- Original title: "Home-Coming"
- First published in: The Age
- Country: Australia
- Language: English
- Publication date: 6 July 1968
- Lines: 25

= Homecoming (poem) =

1968 poem by Bruce Dawe

"Homecoming" is a 1968 poem by Bruce Dawe. It was originally published in The Age newspaper on 6 July 1968, and subsequently reprinted in the author's poetry collections and other poetry anthologies.

Written as an elegy for anonymous soldiers, "Homecoming" is an anti-war poem protesting Australia's involvement in the Vietnam War during the 1960s.

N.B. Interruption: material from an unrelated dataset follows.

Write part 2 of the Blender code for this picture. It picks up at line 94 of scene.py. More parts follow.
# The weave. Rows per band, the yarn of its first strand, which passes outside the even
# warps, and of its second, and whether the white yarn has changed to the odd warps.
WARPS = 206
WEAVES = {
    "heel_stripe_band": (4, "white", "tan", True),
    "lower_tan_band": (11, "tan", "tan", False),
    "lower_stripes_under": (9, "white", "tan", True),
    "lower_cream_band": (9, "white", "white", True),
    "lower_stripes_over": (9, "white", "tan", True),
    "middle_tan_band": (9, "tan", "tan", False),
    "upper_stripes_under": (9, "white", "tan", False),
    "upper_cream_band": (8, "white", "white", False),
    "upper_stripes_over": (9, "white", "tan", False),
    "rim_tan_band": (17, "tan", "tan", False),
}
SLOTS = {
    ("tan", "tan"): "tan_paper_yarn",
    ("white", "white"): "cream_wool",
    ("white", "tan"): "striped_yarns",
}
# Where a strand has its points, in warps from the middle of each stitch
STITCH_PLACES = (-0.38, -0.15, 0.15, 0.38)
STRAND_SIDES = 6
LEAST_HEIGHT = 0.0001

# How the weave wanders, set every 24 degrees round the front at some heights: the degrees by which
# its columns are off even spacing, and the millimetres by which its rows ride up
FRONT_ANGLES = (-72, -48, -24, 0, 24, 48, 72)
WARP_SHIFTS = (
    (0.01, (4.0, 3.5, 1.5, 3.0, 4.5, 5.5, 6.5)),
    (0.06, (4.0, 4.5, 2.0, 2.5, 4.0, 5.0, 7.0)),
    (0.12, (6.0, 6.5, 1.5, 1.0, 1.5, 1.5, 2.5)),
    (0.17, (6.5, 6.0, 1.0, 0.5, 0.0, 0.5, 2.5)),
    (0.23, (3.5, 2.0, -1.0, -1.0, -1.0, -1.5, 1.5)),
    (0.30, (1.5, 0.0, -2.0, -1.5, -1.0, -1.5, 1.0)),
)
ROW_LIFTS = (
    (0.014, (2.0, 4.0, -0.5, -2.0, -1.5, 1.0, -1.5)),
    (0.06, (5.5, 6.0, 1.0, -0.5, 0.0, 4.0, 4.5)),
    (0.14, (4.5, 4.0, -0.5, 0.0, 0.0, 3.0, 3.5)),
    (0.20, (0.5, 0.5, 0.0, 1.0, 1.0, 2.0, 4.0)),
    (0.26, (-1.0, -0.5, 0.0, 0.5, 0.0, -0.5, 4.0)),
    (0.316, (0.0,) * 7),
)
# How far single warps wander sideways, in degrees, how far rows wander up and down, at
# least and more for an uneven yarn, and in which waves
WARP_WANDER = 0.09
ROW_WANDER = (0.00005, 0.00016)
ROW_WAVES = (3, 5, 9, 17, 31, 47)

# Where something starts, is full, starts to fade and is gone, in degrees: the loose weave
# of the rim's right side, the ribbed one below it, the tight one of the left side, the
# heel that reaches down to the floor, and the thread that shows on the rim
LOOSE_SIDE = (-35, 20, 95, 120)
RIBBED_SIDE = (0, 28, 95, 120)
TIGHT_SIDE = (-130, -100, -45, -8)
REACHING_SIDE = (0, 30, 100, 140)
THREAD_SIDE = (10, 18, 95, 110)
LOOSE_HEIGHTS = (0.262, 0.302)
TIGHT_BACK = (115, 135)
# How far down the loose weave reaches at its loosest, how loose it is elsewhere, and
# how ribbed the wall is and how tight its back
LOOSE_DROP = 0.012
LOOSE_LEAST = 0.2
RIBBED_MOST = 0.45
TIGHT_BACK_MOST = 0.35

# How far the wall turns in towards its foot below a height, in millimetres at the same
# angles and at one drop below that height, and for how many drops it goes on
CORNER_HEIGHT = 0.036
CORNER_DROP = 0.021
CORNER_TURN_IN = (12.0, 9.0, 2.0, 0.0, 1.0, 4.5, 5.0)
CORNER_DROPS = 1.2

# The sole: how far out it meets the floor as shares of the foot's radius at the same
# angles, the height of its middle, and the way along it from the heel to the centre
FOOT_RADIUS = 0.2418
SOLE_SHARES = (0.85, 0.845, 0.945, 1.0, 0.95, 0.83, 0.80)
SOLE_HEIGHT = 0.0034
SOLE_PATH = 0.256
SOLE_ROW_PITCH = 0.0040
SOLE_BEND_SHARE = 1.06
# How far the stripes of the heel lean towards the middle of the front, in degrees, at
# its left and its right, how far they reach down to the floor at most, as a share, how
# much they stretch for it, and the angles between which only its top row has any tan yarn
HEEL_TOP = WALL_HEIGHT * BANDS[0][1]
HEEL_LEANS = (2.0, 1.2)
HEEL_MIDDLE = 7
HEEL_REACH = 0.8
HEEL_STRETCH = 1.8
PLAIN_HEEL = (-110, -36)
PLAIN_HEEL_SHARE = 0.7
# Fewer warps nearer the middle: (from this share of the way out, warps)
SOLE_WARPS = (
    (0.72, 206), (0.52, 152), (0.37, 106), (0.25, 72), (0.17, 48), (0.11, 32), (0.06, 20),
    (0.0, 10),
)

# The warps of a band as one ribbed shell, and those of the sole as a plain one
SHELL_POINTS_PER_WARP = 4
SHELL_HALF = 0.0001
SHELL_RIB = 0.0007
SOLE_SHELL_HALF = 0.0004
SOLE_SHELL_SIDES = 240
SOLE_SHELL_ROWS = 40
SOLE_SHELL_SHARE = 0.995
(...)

Dennis Haskell, Winthrop Professor of English and Cultural Studies at University of Western Australia, has called it "the most highly regarded poem about Vietnam written by any Australian", and Peter Pierce, the editor of The Cambridge History of Australian Literature has described it as "one of the finest threnodies in the war literature of Vietnam".

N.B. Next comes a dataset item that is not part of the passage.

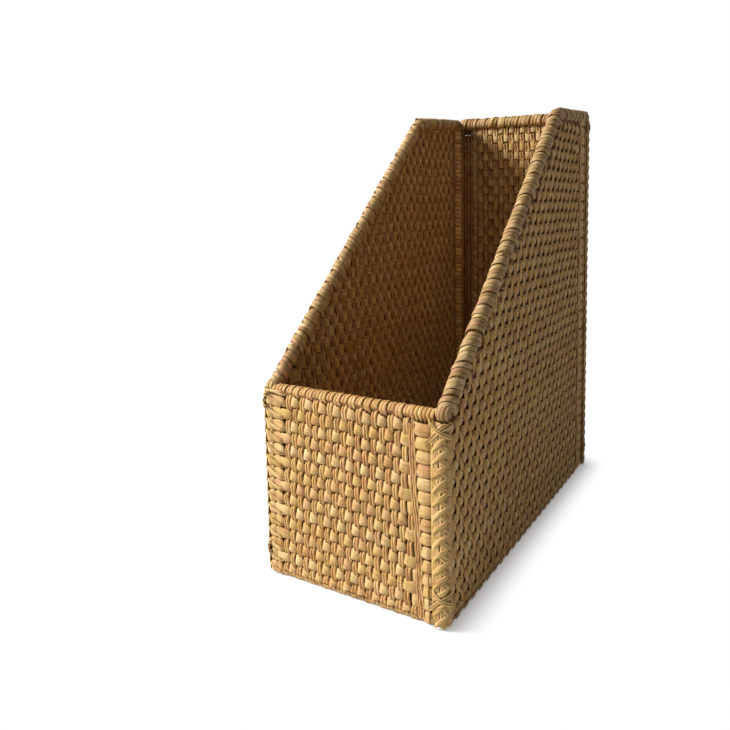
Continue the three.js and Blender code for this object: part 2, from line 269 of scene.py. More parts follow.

The anti-war sentiment in "Homecoming" is more direct than in Dawe's other well-known war poem, "Weapons Training", written two years later. The ironic use of the word homecoming, with its usual connotations of celebration, as the title becomes apparent on reading the poem, in which the acts of collecting and processing the bodies of the war dead and shipping them home are described in a highly repetitive fashion, with a rhythm that evokes the beat of a funeral drum. Although the poem was written in 1968, the year Dawe left the Royal Australian Air Force, it had its origins, according to Dawe's biographer Peter Kuch, in Dawe's earlier "political awakening in Melbourne in the mid-1950s" and in particular his personal reaction to the fall of Dien Bien Phu in 1954. Before joining the RAAF, Dawe had worked as a postman. John Kinsella has proposed that Dawe's experiences during that time are echoed in the final lines of "Homecoming":

telegrams tremble like leaves from a wintery tree
and the spider grief swings in his bitter geometry
—they're bringing them home, now, too late, too early
— Bruce Dawe, "Homecoming", quoted in Kinsella (2008) p. 322

"Homecoming" is included in the 1971 collection of Dawe's poetry Condolences of the Season and in his Sometimes Gladness: Collected Poems, 1954–1992. It also appears in several anthologies of Australian literature, including Two Centuries of Australian Poetry (Oxford University Press, 1988) and The Macmillan Anthology of Australian Literature (Macmillan, 1990).